The headlines correctly emphasize Apple's services strength, which represents the crown jewel of the ecosystem strategy I have championed for years. Services revenue has grown from $19.9 billion in fiscal 2015 to over $85 billion in fiscal 2024, demonstrating the power of the installed base monetization model. This trajectory reflects not just pricing power but genuine value creation for customers deeply embedded in the Apple ecosystem.

With over 1 billion iPhone users globally and average replacement cycles extending beyond three years, the services revenue per user continues climbing. App Store commissions, iCloud storage, Apple Music, and emerging offerings like Apple Pay create multiple touchpoints for recurring revenue generation. The 70%+ gross margins on services provide exceptional operating leverage as this segment scales.

Hardware Reality Check

The smartphone market data from Omdia showing modest 1% growth in Q1 2026 with uncertain second-half outlook reflects industry maturation, not Apple-specific weakness. Global smartphone penetration has reached saturation levels in developed markets, making replacement cycles the primary growth driver. This dynamic actually favors Apple's premium positioning and ecosystem lock-in effects.

Apple's three earnings beats in the last four quarters demonstrate execution consistency despite challenging comparisons. The company has navigated supply chain disruptions, currency headwinds, and economic uncertainty while maintaining industry-leading margins. This operational excellence provides confidence in management's ability to optimize through cycles.

Capital Allocation Excellence

Apple's capital return program represents one of the most effective shareholder value creation mechanisms in corporate history. Since initiating dividends and buybacks in 2012, the company has returned over $650 billion to shareholders while simultaneously investing in R&D growth and strategic initiatives. The current dividend yield of approximately 0.5% may appear modest, but the consistent quarterly increases reflect management's confidence in cash flow sustainability.

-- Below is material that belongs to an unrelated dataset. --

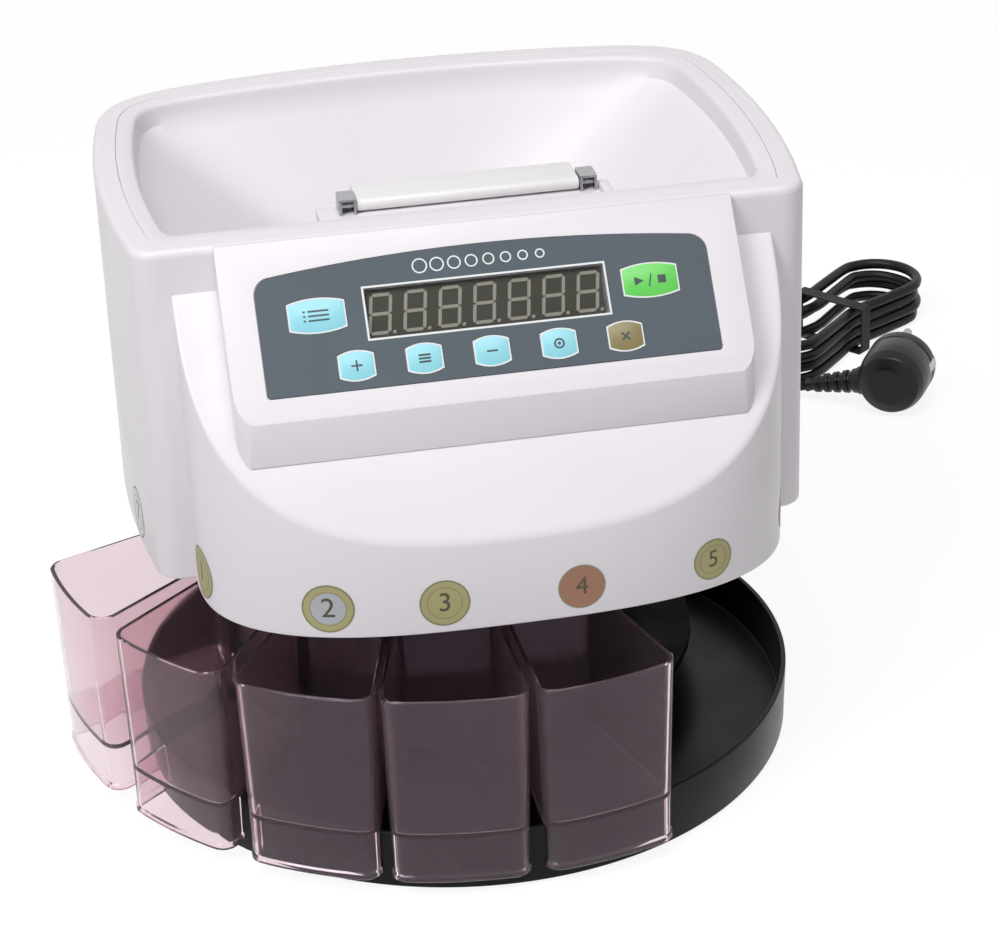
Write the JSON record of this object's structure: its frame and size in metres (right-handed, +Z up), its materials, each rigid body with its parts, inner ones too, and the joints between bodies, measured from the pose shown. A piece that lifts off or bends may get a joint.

The share repurchase program deserves particular attention. Apple has reduced its outstanding share count by over 35% since 2012, amplifying per-share earnings growth and return on invested capital. With $162 billion in net cash and robust free cash flow generation exceeding $100 billion annually, this capital return engine operates with remarkable consistency.

Ecosystem Moat Deepening

The integration between Apple devices, services, and software creates switching costs that extend far beyond initial hardware purchase decisions. Users invest years building photo libraries, purchasing apps, and establishing workflows that span multiple devices. This ecosystem stickiness generates predictable upgrade patterns and cross-selling opportunities.

Emerging technologies like augmented reality, health monitoring, and autonomous systems will likely strengthen these ecosystem advantages. Apple's vertical integration model positions the company to deliver seamless experiences across new product categories while competitors struggle with fragmented platforms and inconsistent user experiences.

Valuation Perspective

At current levels, Apple trades at approximately 25x forward earnings estimates, representing a reasonable premium for a business with dominant market positions, expanding margins, and consistent capital returns. The multiple reflects appropriate expectations for low-single-digit revenue growth with margin expansion potential from services mix shift.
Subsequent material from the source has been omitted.